LEBO M: (Singing in Zulu).

RIVERS: Fennessey looks at Jenkins' career, from indie darling to Disney blockbuster, as indicative of the more winding journey many filmmakers today have to take.

FENNESSEY: The opportunities for strong writing and strong points of view in the late 2010s and early 2020s were more often afforded by television or more often afforded by streamers who had the kind of disposable cash.

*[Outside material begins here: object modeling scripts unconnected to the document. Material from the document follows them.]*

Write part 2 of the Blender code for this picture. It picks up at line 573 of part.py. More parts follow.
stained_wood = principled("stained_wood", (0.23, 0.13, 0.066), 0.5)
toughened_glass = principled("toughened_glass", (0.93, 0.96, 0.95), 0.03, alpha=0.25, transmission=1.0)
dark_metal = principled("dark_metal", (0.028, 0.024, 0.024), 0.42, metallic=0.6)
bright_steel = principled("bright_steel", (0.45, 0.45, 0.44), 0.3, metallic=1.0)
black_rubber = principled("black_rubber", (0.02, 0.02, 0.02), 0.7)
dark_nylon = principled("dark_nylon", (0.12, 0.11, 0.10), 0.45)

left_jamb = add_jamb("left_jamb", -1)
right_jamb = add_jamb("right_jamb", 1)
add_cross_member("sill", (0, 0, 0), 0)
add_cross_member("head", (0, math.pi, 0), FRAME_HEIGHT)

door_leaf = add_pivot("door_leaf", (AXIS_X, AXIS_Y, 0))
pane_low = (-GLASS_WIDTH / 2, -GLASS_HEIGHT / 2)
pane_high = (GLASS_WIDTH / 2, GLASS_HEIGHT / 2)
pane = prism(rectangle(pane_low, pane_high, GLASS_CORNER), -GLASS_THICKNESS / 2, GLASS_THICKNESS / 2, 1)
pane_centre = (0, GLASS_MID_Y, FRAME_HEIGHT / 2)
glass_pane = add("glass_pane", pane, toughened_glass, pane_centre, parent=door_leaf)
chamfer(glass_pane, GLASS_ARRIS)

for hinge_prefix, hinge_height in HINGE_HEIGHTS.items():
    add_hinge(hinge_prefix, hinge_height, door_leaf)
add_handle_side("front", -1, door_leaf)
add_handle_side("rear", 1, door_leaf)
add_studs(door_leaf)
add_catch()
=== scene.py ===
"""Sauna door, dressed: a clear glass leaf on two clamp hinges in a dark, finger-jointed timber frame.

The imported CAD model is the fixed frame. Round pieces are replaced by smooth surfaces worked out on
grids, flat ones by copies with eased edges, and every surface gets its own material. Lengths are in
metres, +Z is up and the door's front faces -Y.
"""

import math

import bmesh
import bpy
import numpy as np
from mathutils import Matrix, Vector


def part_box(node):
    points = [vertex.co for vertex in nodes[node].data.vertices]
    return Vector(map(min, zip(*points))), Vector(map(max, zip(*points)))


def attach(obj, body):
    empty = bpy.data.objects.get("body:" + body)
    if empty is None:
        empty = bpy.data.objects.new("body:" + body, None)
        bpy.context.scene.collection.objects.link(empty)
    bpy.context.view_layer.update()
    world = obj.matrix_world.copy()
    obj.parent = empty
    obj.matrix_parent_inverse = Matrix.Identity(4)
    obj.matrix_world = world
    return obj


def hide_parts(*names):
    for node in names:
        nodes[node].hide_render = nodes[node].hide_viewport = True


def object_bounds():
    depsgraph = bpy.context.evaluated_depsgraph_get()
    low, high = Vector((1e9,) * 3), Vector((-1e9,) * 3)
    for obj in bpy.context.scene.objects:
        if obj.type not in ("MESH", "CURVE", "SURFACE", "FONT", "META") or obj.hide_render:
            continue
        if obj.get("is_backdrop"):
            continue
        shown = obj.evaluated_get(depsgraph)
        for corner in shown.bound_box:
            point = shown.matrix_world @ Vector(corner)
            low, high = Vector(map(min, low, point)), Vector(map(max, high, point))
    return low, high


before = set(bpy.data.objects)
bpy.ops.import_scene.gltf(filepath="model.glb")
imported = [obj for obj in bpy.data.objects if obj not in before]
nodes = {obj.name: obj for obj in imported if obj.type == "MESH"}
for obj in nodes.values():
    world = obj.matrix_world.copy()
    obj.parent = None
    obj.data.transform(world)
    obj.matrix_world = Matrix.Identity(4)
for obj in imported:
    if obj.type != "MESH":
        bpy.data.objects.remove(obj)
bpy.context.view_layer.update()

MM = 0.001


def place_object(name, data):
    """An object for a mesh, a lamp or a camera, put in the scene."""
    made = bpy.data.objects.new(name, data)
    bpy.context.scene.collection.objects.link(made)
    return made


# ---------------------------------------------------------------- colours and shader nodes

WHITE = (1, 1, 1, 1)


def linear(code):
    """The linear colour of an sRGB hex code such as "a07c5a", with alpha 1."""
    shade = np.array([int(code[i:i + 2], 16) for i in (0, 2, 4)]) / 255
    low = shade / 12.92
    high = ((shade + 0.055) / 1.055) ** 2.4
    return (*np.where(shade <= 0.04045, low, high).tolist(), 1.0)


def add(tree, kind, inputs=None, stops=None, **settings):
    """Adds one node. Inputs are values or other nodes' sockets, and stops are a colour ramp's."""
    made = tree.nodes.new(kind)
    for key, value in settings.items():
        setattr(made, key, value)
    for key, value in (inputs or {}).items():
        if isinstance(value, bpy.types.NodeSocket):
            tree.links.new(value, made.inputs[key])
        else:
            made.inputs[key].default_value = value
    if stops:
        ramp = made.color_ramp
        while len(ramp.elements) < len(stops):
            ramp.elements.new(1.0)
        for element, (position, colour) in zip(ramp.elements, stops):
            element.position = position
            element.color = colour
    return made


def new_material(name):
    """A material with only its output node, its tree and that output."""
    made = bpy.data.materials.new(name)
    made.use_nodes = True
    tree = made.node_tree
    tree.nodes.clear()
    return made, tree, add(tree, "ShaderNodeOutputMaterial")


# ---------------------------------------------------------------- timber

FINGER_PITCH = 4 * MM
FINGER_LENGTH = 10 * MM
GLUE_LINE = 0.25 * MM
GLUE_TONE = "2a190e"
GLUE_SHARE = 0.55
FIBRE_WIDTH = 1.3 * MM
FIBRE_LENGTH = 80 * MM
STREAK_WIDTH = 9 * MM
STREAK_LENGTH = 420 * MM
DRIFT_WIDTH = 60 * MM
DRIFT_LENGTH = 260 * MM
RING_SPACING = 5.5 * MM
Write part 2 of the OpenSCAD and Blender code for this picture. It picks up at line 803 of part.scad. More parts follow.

At the same time as TV and streaming was expanding, the theatrical business was getting smaller and more and more focused on franchise storytelling.

RIVERS: When Angelica Jade Bastien first heard Jenkins was making the next "Lion King," she saw the move as a turn away from what made him unique.

BASTIEN: I felt, like, kind of pissed off. I was like, he just did one of the most astounding things I've ever seen with "The Underground Railroad." And this is what he has to do.

RIVERS: Celebrated directors like Ryan Coogler, Chloe Zhao and Rian Johnson also began their careers with smaller films before tackling big franchises. Fennessey understands the calculus.

FENNESSEY: It's a good way to say, this is going to allow me to have more freedom in my career and more choices. And it's going to be a good paycheck, and it's going to be something that a lot of people are going to see.

RIVERS: Barry Jenkins is aware of some of the criticism he's gotten on "Mufasa."

JENKINS: I just wanted something different but that still allowed me to investigate these things that I didn't realize I was obsessed with but, as my work, you know, starts to build and collect, I realize I'm obsessed with, which is the relationship between parents and their children. "Moonlight," "Beale Street," "The Underground Railroad" and now even "Mufasa: The Lion King" - they're kind of all of a piece.

RIVERS: Jenkins says he hopes to achieve the same creative fulfillment that he got on "The Underground Railroad."

JENKINS: Every project I go out on, I want to be able to finish it and look back on it and just be absolutely proud. If it was the last thing or the only thing I did, I would be proud of it.

RIVERS: And if both the Criterion Collection and Disney are calling, you're probably doing something right. Marc Rivers, NPR News.